#### DATA FOR THE TASK

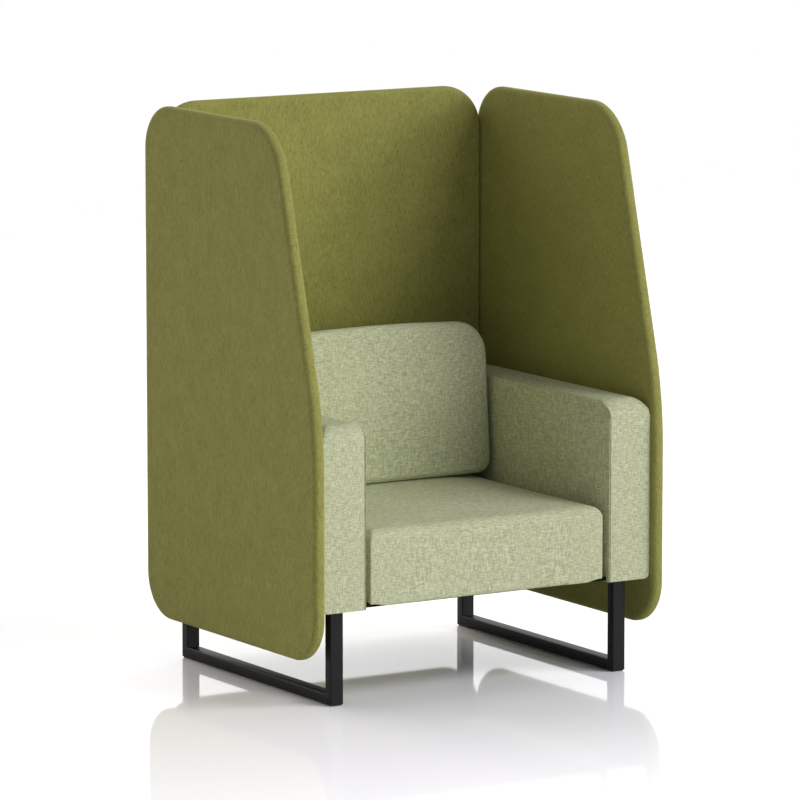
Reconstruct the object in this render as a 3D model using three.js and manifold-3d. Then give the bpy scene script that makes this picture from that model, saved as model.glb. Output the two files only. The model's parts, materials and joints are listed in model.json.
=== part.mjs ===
// A one-seat lounge chair with tall acoustic screens on three sides, standing on two sled frames.
// Millimetres, +Z up. The origin is on the floor, under the middle of the chair, and the front faces -Y.
import * as THREE from "three";
import { mergeVertices } from "three/addons/utils/BufferGeometryUtils.js";
import Module from "manifold-3d";

const wasm = await Module();
wasm.setup();

// Overall sizes of the chair
const chairWidth = 970;
const chairDepth = 800;
const chairHeight = 1350;

// Clearances: between hard pieces, between upholstery layers, and the overrun of a cutting tool
const fit = 0.3;
const softFit = 0.5;
const overrun = 20;

// Screens: a felt sleeve drawn over a core board
const screenThickness = 30;
const screenBoardThickness = 18;
const screenUnderside = 110;
const screenEdgeRound = 12;
const screenEdgePadding = 11;
const screenCornerRadius = 108;
const wingCrestRadius = 140;
const wingBendRadius = 900;
const wingBendHeight = 662;
const wingCrestSetback = 187;
const backScreenCornerRadius = 106;

// Arms: cover, padding and a timber frame
const armWidth = 117;
const armSetback = 17;
const armUnderside = 226.5;
const armTop = 664;
const armShoulderRadius = 50;
const armOuterRadius = 46;
const armSeamRadius = 7;
const armHemRadius = 10;
const armPadding = 12;
const armPostDepth = 45;
const armTopRailHeight = 30;
const armBottomRailHeight = 45;

// Seat: cover, foam, timber frame, webbing and base board
const coverWall = 3;
const seatSideGap = 15;
const seatSetback = 21.5;
const seatRearGap = 21;
const seatUnderside = 231;
const seatEdgeHeight = 413;
const seatCrown = 11;
const seatTopRound = 26;
const seatHemRound = 5;
const seatFrontCornerRadius = 8;
const seatRearCornerRadius = 12;
const seatDrawnIn = 3;
const baseBoardThickness = 9;
const baseBoardSetback = 28;
const seatRailThickness = 22;
const seatRailHeight = 75;

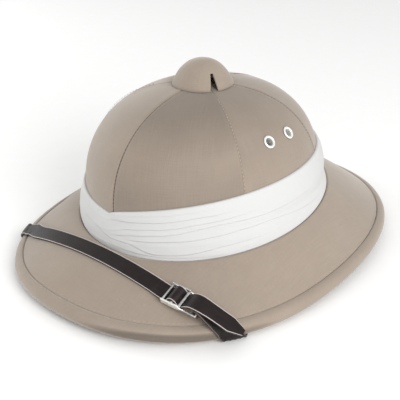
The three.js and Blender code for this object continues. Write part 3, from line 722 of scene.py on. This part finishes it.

########

WRITTEN PROBLEM: Pick out every line above that contains the word "scene" and copy it.

SOLUTION FOR THIS EXERCISE:
Reconstruct the object in this render as a 3D model using three.js and manifold-3d. Then give the bpy scene script that makes this picture from that model, saved as model.glb. Output the two files only. The model's parts, materials and joints are listed in model.json.
The three.js and Blender code for this object continues. Write part 3, from line 722 of scene.py on. This part finishes it.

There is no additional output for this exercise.